President of the Land and Titles Court of Samoa
- In office 1 February 2005 – 22 April 2016
- Nominated by: Tuila'epa Sa'ilele Malielegaoi
- Succeeded by: Fepulea'i Attila Ropati

Minister of Lands and Environment
- In office 1996 – 31 January 2005
- Prime Minister: Tuila'epa Sa'ilele Malielegaoi Tofilau Eti Alesana
- Succeeded by: Faumuina Tiatia Liuga

Minister of Commerce, Industry and Labour
- In office 1996 – 20 March 2001
- Succeeded by: Hans Joachim Keil III

Minister of Trade and Tourism
- In office 1996 – 20 March 2001
- Succeeded by: Hans Joachim Keil III

Member of the Samoa Parliament for Anoamaa West
- In office 26 April 1996 – 31 January 2005
- Preceded by: Leota Leuluaiali'i Ituau Ale
- Succeeded by: Fonotoe Pierre Lauofo

Personal details
- Party: Human Rights Protection Party

= Tuala Tagaloa Sale Kerslake =

Samoan politician

Tuala Tagaloa Sale Kerslake (born 1954) is a Samoan judge, politician and former Cabinet Minister. From 2004 — 2016 he was President of the Land and Titles Court of Samoa. He is a member of the Human Rights Protection Party.

==Early life==
Kerslake is from the village of Saoluafata. He worked as a lawyer in New Zealand and Samoa, and then as a civil servant, serving as Secretary for Justice from 1989 — 1996.

==Cabinet minister==
He was first elected to the Legislative Assembly of Samoa at the 1996 election and was appointed Minister of Tourism and the Environment. He was re-elected in 2001 and retained his Environment portfolio while surrendering Trade and Tourism and Commerce, Industry and Labour to Hans Joachim Keil III. As Environment Minister he led the Alliance of Small Island States at the signing of the Kyoto Protocol. He also opposed the creation of a South Pacific Whale Sanctuary.

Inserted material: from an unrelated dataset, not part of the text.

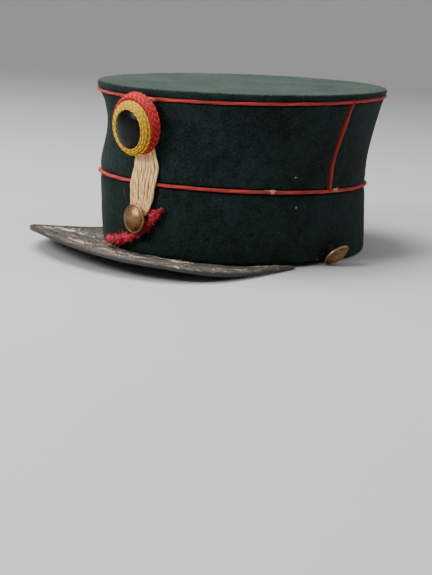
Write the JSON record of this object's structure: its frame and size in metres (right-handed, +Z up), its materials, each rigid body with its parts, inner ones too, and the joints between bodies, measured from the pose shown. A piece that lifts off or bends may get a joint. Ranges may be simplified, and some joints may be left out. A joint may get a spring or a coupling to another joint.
{
  "type": "kepi cap",
  "caption": "Stiff green cloth kepi with a flat top, red piping, cracked leather peak, round cockade, a strap of cream cords, a frayed wool tuft and domed brass buttons",
  "frame": {"origin": "on the plane that the cap rests on, under the middle of its bounding box", "axes": "+Z up, -Y the way the wearer faces, +X the wearer's left, so the cap's long direction is Y and its height Z is its shortest extent"},
  "size_m": [0.1932, 0.2568, 0.1128],
  "materials": {
    "green_cloth": "dark green milled wool broadcloth with a short nap, greyer on the top",
    "red_piping": "orange-red wool piping, slightly twisted, worn to pale threads in places",
    "peak_leather": "old dark leather, cracked and flaking to pale grey-beige",
    "red_wool": "bright red wool cord wound in rings",
    "yellow_wool": "golden yellow wool cord wound in rings",
    "boss_leather": "smooth black leather with a soft sheen",
    "cream_cord": "cream cotton cord, slightly fuzzy",
    "crimson_wool": "crimson wool yarn, frayed",
    "worn_brass": "brass worn to a dull coppery brown, brighter on its high parts"
  },
  "bodies": {
    "root": {"lower_band": "green_cloth", "crown_front": "green_cloth", "crown_back": "green_cloth", "crown_top": "green_cloth", "band_piping": "red_piping", "top_piping": "red_piping", "side_piping_left": "red_piping", "side_piping_right": "red_piping", "peak": "peak_leather", "peak_binding": "peak_leather", "cockade_red": "red_wool", "cockade_yellow": "yellow_wool", "cockade_boss": "boss_leather", "cord_strap": "cream_cord", "red_tuft": "crimson_wool", "front_button": "worn_brass", "side_button_left": "worn_brass", "side_button_right": "worn_brass"}
  },
  "joints": []
}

In 1998 as the health of Prime Minister Tofilau Eti Alesana deteriorated he was one of the candidates to succeed him. In 2003 he was Samoa's candidate for Secretary-General of the Pacific Islands Forum, but lost to Greg Urwin.

==Lands and Titles Court==
In 2005 he resigned as an MP in order to become President of the Land and Titles Court of Samoa, triggering the 2005 Anoama'a West By-election. His judicial appointment was controversial, with opposition leader Le Mamea Ropati questioning Kerslake's qualifications and claiming that it threatened to politicise the judiciary. The government defended the appointment, saying that it had been recommended by the Judicial Services Commission.

While President of the Court, he oversaw the case of the disputed succession to the Malietoa title.

He resigned as President of the Land and Titles Court "for family reasons" in April 2016.